Die verbleibende Zeit außerhalb der Institute gestaltete sich für mich und meine Mitstipendiaten durchaus etwas stressig. Denn es war, neben unseren Tätigkeiten in den
Instituten, noch so manch anderes für uns geplant. Abgesehen von den täglichen Abendrunden, in denen wir u. a. kurze Aufsätze schrieben oder Referate über unsere
individuellen Praktika hielten, besichtigen wir den "COSY"

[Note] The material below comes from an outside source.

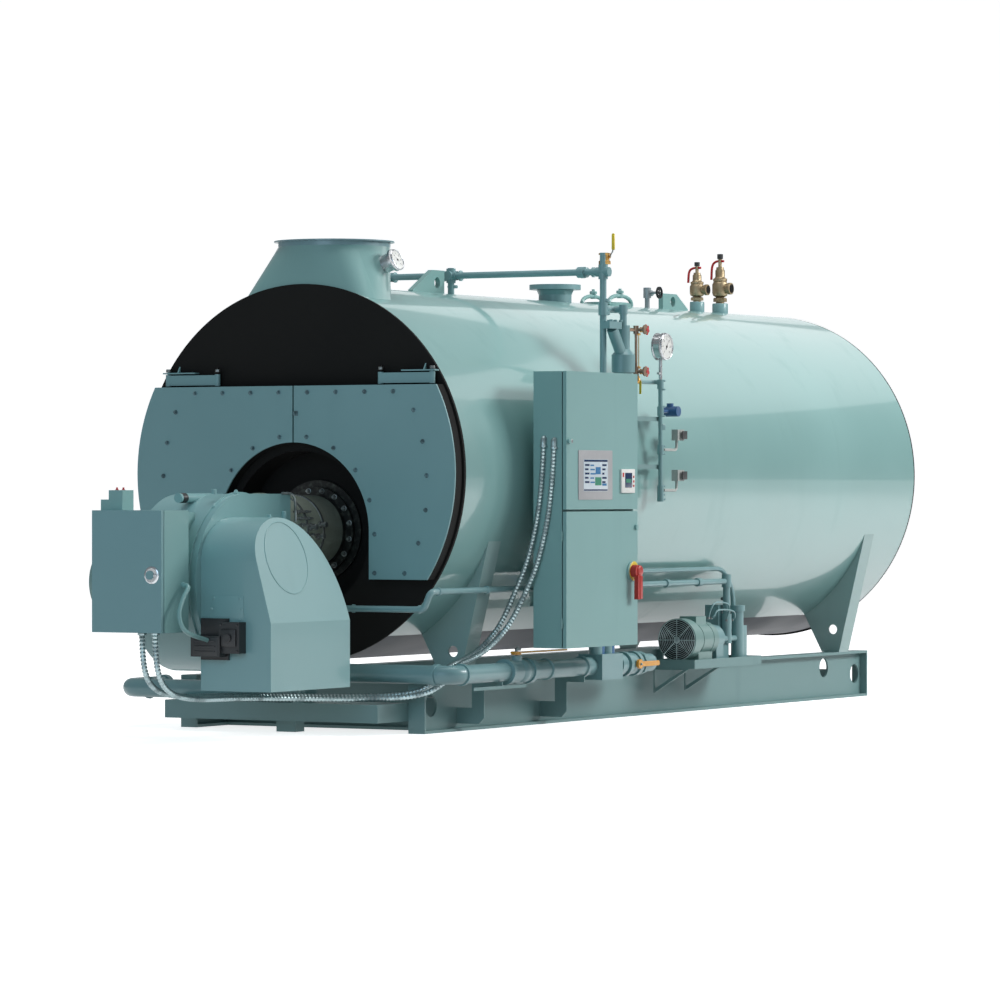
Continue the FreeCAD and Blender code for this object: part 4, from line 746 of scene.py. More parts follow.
bezel_plastic = moulded("bezel_plastic", colour(172, 172, 174), 0.4)
screen_dark = moulded("screen_dark", colour(26, 52, 92), 0.15, 0.0)
screen_pale = moulded("screen_pale", colour(214, 226, 234), 0.2, 0.0)
screen_blue = moulded("screen_blue", colour(60, 126, 178), 0.2, 0.0)
screen_green = moulded("screen_green", colour(70, 150, 120), 0.2, 0.0)
fit(panel(Part(), (855, 1284), (1400, 1702), 0.0002, 0.004, 0.0015), "screen_bezel", bezel_plastic,
    "upper_door")
fit(panel(Part(), (916, 1222), (1452, 1648), 0.0042, 0.0012, 0.0004), "screen_glass", screen_pale,
    "upper_door")
bars, blocks, greens = Part(), Part(), Part()
panel(bars, (920, 1218), (1632, 1645), 0.0054, 0.0004, 0)
panel(bars, (920, 1218), (1455, 1464), 0.0054, 0.0004, 0)
for row in range(5):
    up = 1606 - row * 26
    panel(bars, (932, 988 - (row % 2) * 12), (up, up + 12), 0.0054, 0.0004, 0)
    panel(blocks, (1000, 1046 + (row % 3) * 10), (up, up + 9), 0.0054, 0.0004, 0)
    panel(bars, (1150, 1206 - (row % 3) * 14), (up, up + 12), 0.0054, 0.0004, 0)
panel(greens, (1060, 1140), (1488, 1538), 0.0054, 0.0004, 0)
panel(blocks, (1066, 1130), (1556, 1600), 0.0054, 0.0004, 0)
panel(blocks, (1150, 1206), (1486, 1500), 0.0054, 0.0004, 0)
fit(bars, "screen_bars", screen_dark, "upper_door")
fit(blocks, "screen_blocks", screen_blue, "upper_door")
fit(greens, "screen_picture", screen_green, "upper_door")
print("large screen fitted")

# %% Small controller and latch
small = Part()
panel(small, (1388, 1563), (1441, 1589), 0.0002, 0.012, 0.004)
fit(small, "controller_case", white_face, "upper_door")
fit(panel(Part(), (1432, 1522), (1474, 1566), 0.0122, 0.0012, 0.0006), "controller_screen", screen_dark,
    "upper_door")
keys = Part()
for row in range(3):
    panel(keys, (1536, 1550), (1478 + row * 28, 1492 + row * 28), 0.0122, 0.0025, 0.001)
panel(keys, (1400, 1418), (1540, 1566), 0.0122, 0.0015, 0.0005)
fit(keys, "controller_keys", red_enamel, "upper_door")
readout = panel(Part(), (1444, 1508), (1505, 1528), 0.0134, 0.0004, 0)
fit(readout, "controller_readout", screen_green, "upper_door")
latch = Part()
latch_spot = on_door(755, 1756, 0.014)
latch.turned([(0.012, 0), (0.012, 0.001), (0.010, 0.0025), (0.004, 0.0028)], latch_spot, (0, -1, 0), 28)
latch.block(latch_spot + Vector((-0.002, -0.0045, -0.008)), latch_spot + Vector((0.002, -0.0015, 0.008)),
            0.0008)
fit(latch, "cabinet_latch_key", dull_steel, "upper_door")
print("controller and latch fitted")

# %% [markdown]
# The main switch turns with a red handle over a yellow disc. The disc stays on the door, and the handle is
# its own CAD part, so it gets only a grip line and a hub cap.

# %% Main switch disc
switch_centre = on_door(1557, 957)
disc = Part()
disc.turned([(0.0605, 0.0), (0.0605, 0.0082), (0.057, 0.0105), (0.041, 0.0108), (0.041, 0.0084)],
            switch_centre, (0, -1, 0), 56)
fit(disc, "switch_disc", yellow_grip, "lower_door")
hub = Part()
hub.turned([(0.034, 0), (0.034, 0.003), (0.030, 0.006), (0.012, 0.0075)],
           switch_centre + Vector((0, -0.0505, 0)), (0, -1, 0), 40)
hub.block(switch_centre + Vector((-0.016, -0.061, -0.172)),
          switch_centre + Vector((0.016, -0.0582, -0.03)), 0.0012)
fit(hub, "switch_hub_cap", red_handle, "disconnect")
print("main switch disc fitted")

# %% [markdown]
# Two steel hoses carry the burner's cables. A flexible steel hose is a strip wound into a spiral, so its
# radius rises and falls every few millimetres. The route is a smooth spline through the same points the
# CAD hose bends round, and rings of two sizes are carried along it.

# %% Burner hoses
inner_hose = [
    (700, -1283, 1735), (700, -1270, 1400), (684, -1186, 1034), (660, -1113, 851), (595, -1040, 628),
    (439, -990, 492), (275, -960, 430), (130, -952, 405), (40, -932, 320), (-60, -850, 245),
    (-260, -620, 225), (-500, -220, 232), (-900, -15, 246), (-1330, 5, 250), (-1600, 10, 300),
    (-1720, 4, 440), (-1720, 4, 641),
]
outer_hose = [
    (700, -1355, 1725), (700, -1340, 1400), (690, -1258, 1034), (668, -1184, 851), (602, -1105, 640),
    (445, -1058, 510), (285, -1012, 436), (146, -1000, 405), (62, -982, 318), (-80, -905, 232),
    (-300, -690, 215), (-540, -300, 222), (-930, -95, 234), (-1340, -80, 238), (-1600, -82, 290),
    (-1720, -86, 440), (-1720, -86, 641),
]


def spline_points(name, route):
    """Even points along a smooth spline that has the route as its control points."""
    data = bpy.data.curves.new(name, "CURVE")
    data.dimensions = "3D"
    spline = data.splines.new("NURBS")
    spline.points.add(len(route) - 1)
    for point, spot in zip(spline.points, route):
        point.co = (*place(*spot), 1)
    spline.order_u = 3
    spline.use_endpoint_u = True
    spline.resolution_u = 24
    holder = bpy.data.objects.new(name, data)
    mesh = bpy.data.meshes.new_from_object(holder)
    rough = [vert.co.copy() for vert in mesh.vertices]
    bpy.data.objects.remove(holder)
    bpy.data.meshes.remove(mesh)
    even, carried, step = [rough[0]], 0.0, 0.0055
    for first, last in zip(rough, rough[1:]):
        length = (last - first).length
        spot = step - carried
        while spot <= length and length > 0:
            even.append(first.lerp(last, spot / length))
            spot += step
        carried = (carried + length) % step
    return even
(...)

(Cooler Synchrotron) – den Teilchenbeschleuniger aus einem Institut für Hadronen-, Teilchen- und Kernphysik. An einem anderen Tag besuchten wir die Zentral-Bibliothek des FZJ und wurden mit der wissenschaftlichen Arbeit per Fachliteratur vertraut gemacht.

Resümee
Es war eine sehr engmaschig geplante, aber auch sehr inspirierende und schöne Woche. Die Zeit im Labor habe ich sehr genossen. Ich habe mich äußerst wohl gefühlt, da nicht nur mein Mentor, sondern auch alle anderen Wissenschaftler, mit denen ich zu tun hatte, unglaublich freundlich, zuvorkommend und hilfsbereit waren. Obwohl aus vielen verschiedenen Nationen stammend war spürbar, dass die Forscher mit der Benutzung der englischen Sprache nicht nur formal „eine Sprache“ sprechen, sondern dass sie durch die gemeinsame, große Leidenschaft für die Naturwissenschaften eng mit einander verbunden sind. Die Labortätigkeiten und die Gespräche mit meinem Mentor und Anderen im FZJ waren für mich sehr aufschlussreich, da ich vorher nicht genau wusste, welchen Schwerpunkt ich für mein Studium setzen sollte. Jetzt weiß ich, dass ich auch langfristig in einem Labor biochemische oder biophysikalische Untersuchungen durchführen möchte. Ich habe festgestellt, dass ich mich beim Experimentieren ganz „in meinem Element“ fühle und kann mir gut vorstellen, meine berufliche Laufbahn darauf auszurichten. Allen, die sich sehr stark für Naturwissenschaften interessieren und auch durch proMINat die Möglichkeit der Teilnahme haben, kann ich diese Akademiewoche sehr empfehlen.